Provided material start

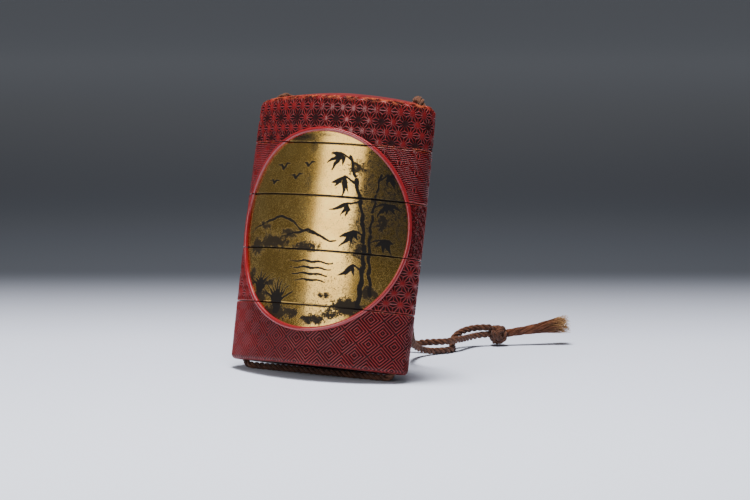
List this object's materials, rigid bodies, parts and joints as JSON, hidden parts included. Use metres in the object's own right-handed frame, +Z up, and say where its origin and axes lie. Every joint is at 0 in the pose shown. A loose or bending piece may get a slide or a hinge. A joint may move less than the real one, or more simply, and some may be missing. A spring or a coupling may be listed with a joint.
{
  "type": "inro case",
  "caption": "Small flat carved lacquer box of nesting sections on a silk cord, standing on the cord run under its base.",
  "frame": {"origin": "middle of the case's footprint on the surface it stands on, under the leaning case with the free cord left out", "axes": "+Z up from the surface, +X along the case's width to the right as the picture window is faced, the window faces -Y and the case leans back towards +Y"},
  "size_m": [0.0741, 0.1088, 0.0866],
  "materials": {
    "carved_lacquer": "deep red lacquer on wood, finely carved, with a round window of worn gold lacquer and black ink strokes",
    "silk_cord": "brown twisted silk, soft sheen",
    "frayed_silk": "untwisted silk ends, lighter golden tips"
  },
  "bodies": {
    "root": {"lid": "carved_lacquer", "upper_case": "carved_lacquer", "middle_case": "carved_lacquer", "lower_case": "carved_lacquer", "bottom_case": "carved_lacquer", "held_cord": "silk_cord", "right_strand": "silk_cord", "left_strand": "silk_cord", "cord_knot": "silk_cord", "tassel": "frayed_silk"}
  },
  "joints": []
}
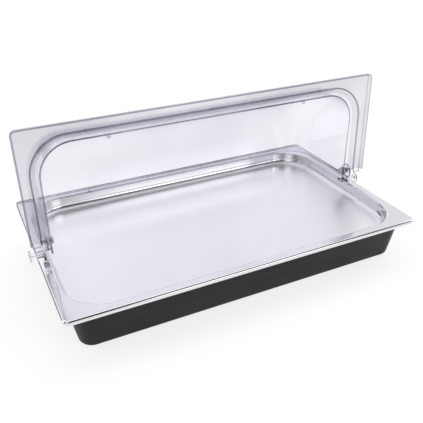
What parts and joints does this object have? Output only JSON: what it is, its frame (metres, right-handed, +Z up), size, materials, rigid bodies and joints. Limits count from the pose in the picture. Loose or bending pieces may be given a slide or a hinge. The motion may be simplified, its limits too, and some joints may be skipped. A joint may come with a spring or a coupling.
{
  "type": "chilled food display pan",
  "caption": "Shallow steel food tray on a black cooling tub, with packs inside and a clear roll-top cover whose front half rolls back over the rear half.",
  "frame": {"origin": "middle of the tub's foot, on the surface that the pan stands on", "axes": "+X along the long side, +Y towards the fixed rear half of the cover, +Z up; the front half of the cover is at rest rolled back, open"},
  "size_m": [0.5462, 0.325, 0.2491],
  "materials": {
    "black_plastic": "satin moulded black",
    "pack_shell": "soft translucent plastic",
    "pack_plug": "moulded blue",
    "steel": "polished rim, satin floor",
    "clear_cover": "clear polycarbonate",
    "clear_bracket": "clear polycarbonate",
    "pin_steel": "turned steel",
    "washer_nylon": "natural nylon"
  },
  "bodies": {
    "base": {"base_tub": "black_plastic"},
    "pack_left": {"cooling_pack_left": "pack_shell", "pack_plug_left": "pack_plug"},
    "pack_right": {"cooling_pack_right": "pack_shell", "pack_plug_right": "pack_plug"},
    "tray": {"steel_tray": "steel"},
    "cover": {"rear_cover": "clear_cover", "hinge_bracket_left": "clear_bracket", "hinge_bracket_right": "clear_bracket", "pivot_pin_left": "pin_steel", "pivot_pin_right": "pin_steel", "hinge_washer_left": "washer_nylon", "hinge_washer_right": "washer_nylon", "pin_cap_left": "washer_nylon", "pin_cap_right": "washer_nylon"},
    "front": {"front_cover": "clear_cover"}
  },
  "joints": [
    {"name": "tray_lift", "type": "slide", "parent": "base", "child": "tray", "axis": [0, 0, 1], "range_m": [0, 0.12]},
    {"name": "pack_left_lift", "type": "slide", "parent": "base", "child": "pack_left", "axis": [0, 0, 1], "range_m": [0, 0.06]},
    {"name": "pack_right_lift", "type": "slide", "parent": "base", "child": "pack_right", "axis": [0, 0, 1], "range_m": [0, 0.06]},
    {"name": "cover_lift", "type": "slide", "parent": "tray", "child": "cover", "axis": [0, 0, 1], "range_m": [0, 0.15]},
    {"name": "front_roll", "type": "hinge", "parent": "cover", "child": "front", "pos_m": [0, -0.006, 0.0835], "axis": [1, 0, 0], "range_deg": [0, 92]}
  ],
  "couplings": [
    {"joint": "pack_left_lift", "follows": "tray_lift", "ratio": 0.5},
    {"joint": "pack_right_lift", "follows": "tray_lift", "ratio": 0.5}
  ]
}
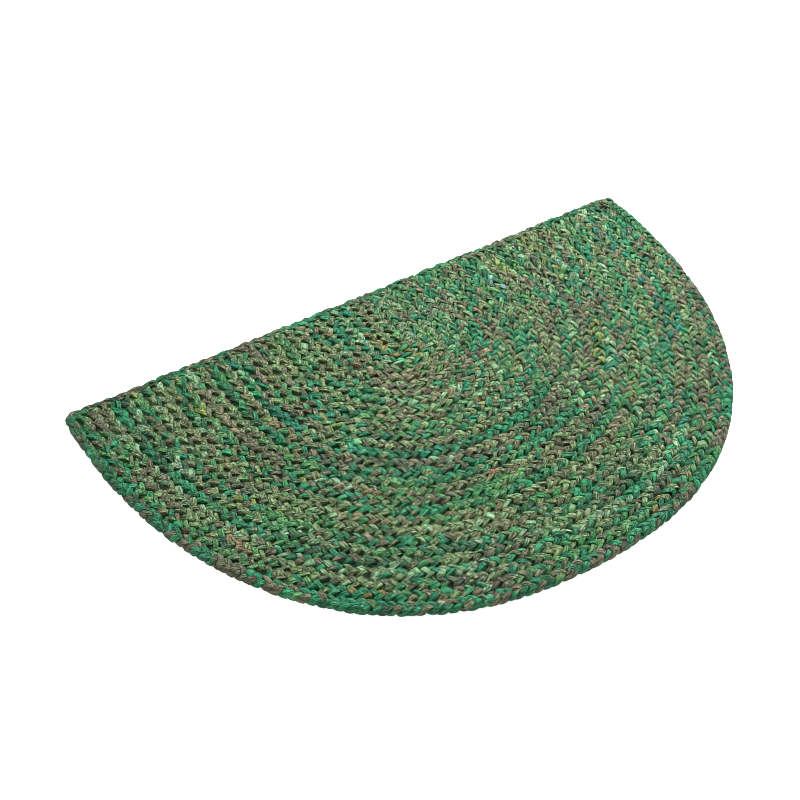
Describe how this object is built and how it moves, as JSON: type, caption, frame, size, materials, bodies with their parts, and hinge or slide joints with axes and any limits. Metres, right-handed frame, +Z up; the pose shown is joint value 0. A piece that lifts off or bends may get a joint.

Provided material end

Task requirements: Give back all the records exactly as they stand.

The completed task:
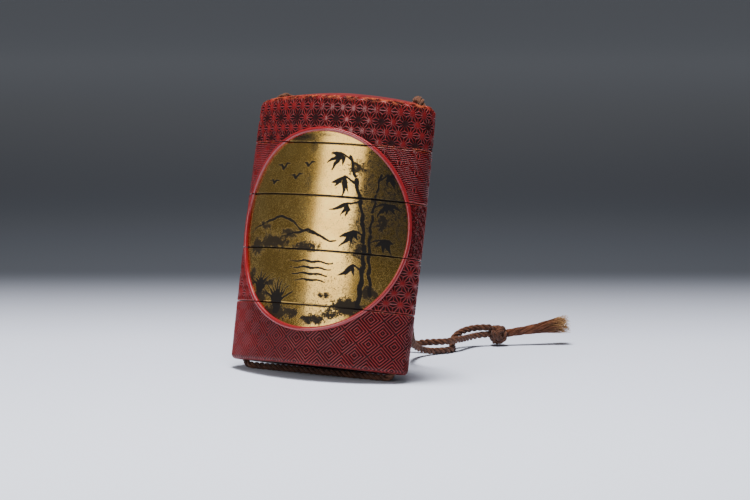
List this object's materials, rigid bodies, parts and joints as JSON, hidden parts included. Use metres in the object's own right-handed frame, +Z up, and say where its origin and axes lie. Every joint is at 0 in the pose shown. A loose or bending piece may get a slide or a hinge. A joint may move less than the real one, or more simply, and some may be missing. A spring or a coupling may be listed with a joint.
{
  "type": "inro case",
  "caption": "Small flat carved lacquer box of nesting sections on a silk cord, standing on the cord run under its base.",
  "frame": {"origin": "middle of the case's footprint on the surface it stands on, under the leaning case with the free cord left out", "axes": "+Z up from the surface, +X along the case's width to the right as the picture window is faced, the window faces -Y and the case leans back towards +Y"},
  "size_m": [0.0741, 0.1088, 0.0866],
  "materials": {
    "carved_lacquer": "deep red lacquer on wood, finely carved, with a round window of worn gold lacquer and black ink strokes",
    "silk_cord": "brown twisted silk, soft sheen",
    "frayed_silk": "untwisted silk ends, lighter golden tips"
  },
  "bodies": {
    "root": {"lid": "carved_lacquer", "upper_case": "carved_lacquer", "middle_case": "carved_lacquer", "lower_case": "carved_lacquer", "bottom_case": "carved_lacquer", "held_cord": "silk_cord", "right_strand": "silk_cord", "left_strand": "silk_cord", "cord_knot": "silk_cord", "tassel": "frayed_silk"}
  },
  "joints": []
}
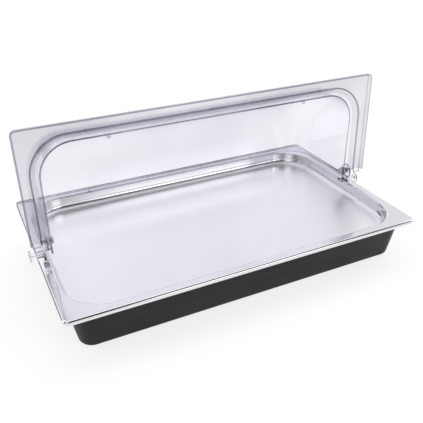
What parts and joints does this object have? Output only JSON: what it is, its frame (metres, right-handed, +Z up), size, materials, rigid bodies and joints. Limits count from the pose in the picture. Loose or bending pieces may be given a slide or a hinge. The motion may be simplified, its limits too, and some joints may be skipped. A joint may come with a spring or a coupling.
{
  "type": "chilled food display pan",
  "caption": "Shallow steel food tray on a black cooling tub, with packs inside and a clear roll-top cover whose front half rolls back over the rear half.",
  "frame": {"origin": "middle of the tub's foot, on the surface that the pan stands on", "axes": "+X along the long side, +Y towards the fixed rear half of the cover, +Z up; the front half of the cover is at rest rolled back, open"},
  "size_m": [0.5462, 0.325, 0.2491],
  "materials": {
    "black_plastic": "satin moulded black",
    "pack_shell": "soft translucent plastic",
    "pack_plug": "moulded blue",
    "steel": "polished rim, satin floor",
    "clear_cover": "clear polycarbonate",
    "clear_bracket": "clear polycarbonate",
    "pin_steel": "turned steel",
    "washer_nylon": "natural nylon"
  },
  "bodies": {
    "base": {"base_tub": "black_plastic"},
    "pack_left": {"cooling_pack_left": "pack_shell", "pack_plug_left": "pack_plug"},
    "pack_right": {"cooling_pack_right": "pack_shell", "pack_plug_right": "pack_plug"},
    "tray": {"steel_tray": "steel"},
    "cover": {"rear_cover": "clear_cover", "hinge_bracket_left": "clear_bracket", "hinge_bracket_right": "clear_bracket", "pivot_pin_left": "pin_steel", "pivot_pin_right": "pin_steel", "hinge_washer_left": "washer_nylon", "hinge_washer_right": "washer_nylon", "pin_cap_left": "washer_nylon", "pin_cap_right": "washer_nylon"},
    "front": {"front_cover": "clear_cover"}
  },
  "joints": [
    {"name": "tray_lift", "type": "slide", "parent": "base", "child": "tray", "axis": [0, 0, 1], "range_m": [0, 0.12]},
    {"name": "pack_left_lift", "type": "slide", "parent": "base", "child": "pack_left", "axis": [0, 0, 1], "range_m": [0, 0.06]},
    {"name": "pack_right_lift", "type": "slide", "parent": "base", "child": "pack_right", "axis": [0, 0, 1], "range_m": [0, 0.06]},
    {"name": "cover_lift", "type": "slide", "parent": "tray", "child": "cover", "axis": [0, 0, 1], "range_m": [0, 0.15]},
    {"name": "front_roll", "type": "hinge", "parent": "cover", "child": "front", "pos_m": [0, -0.006, 0.0835], "axis": [1, 0, 0], "range_deg": [0, 92]}
  ],
  "couplings": [
    {"joint": "pack_left_lift", "follows": "tray_lift", "ratio": 0.5},
    {"joint": "pack_right_lift", "follows": "tray_lift", "ratio": 0.5}
  ]
}
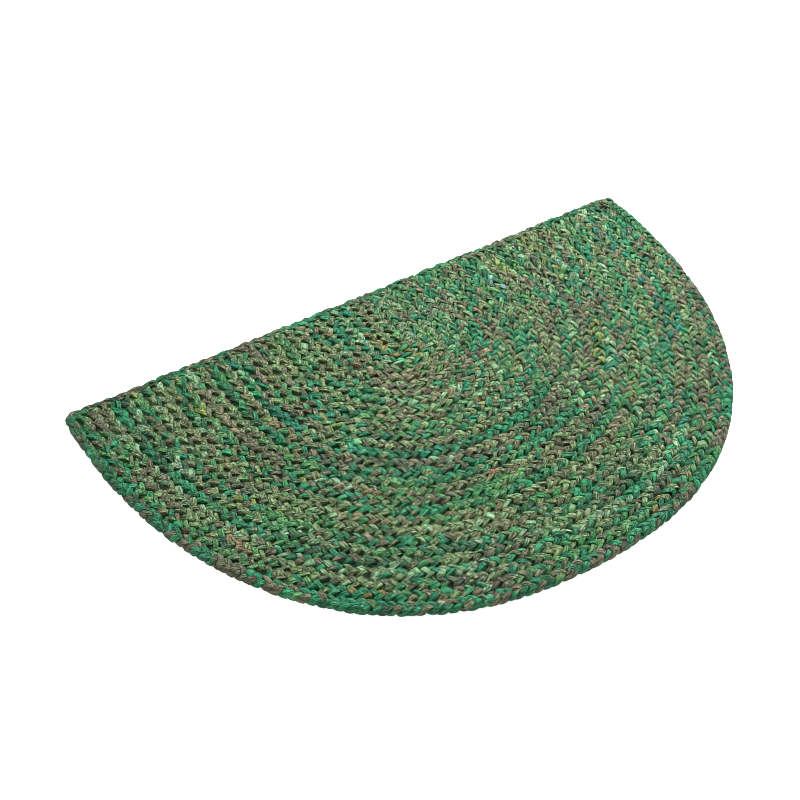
Describe how this object is built and how it moves, as JSON: type, caption, frame, size, materials, bodies with their parts, and hinge or slide joints with axes and any limits. Metres, right-handed frame, +Z up; the pose shown is joint value 0. A piece that lifts off or bends may get a joint.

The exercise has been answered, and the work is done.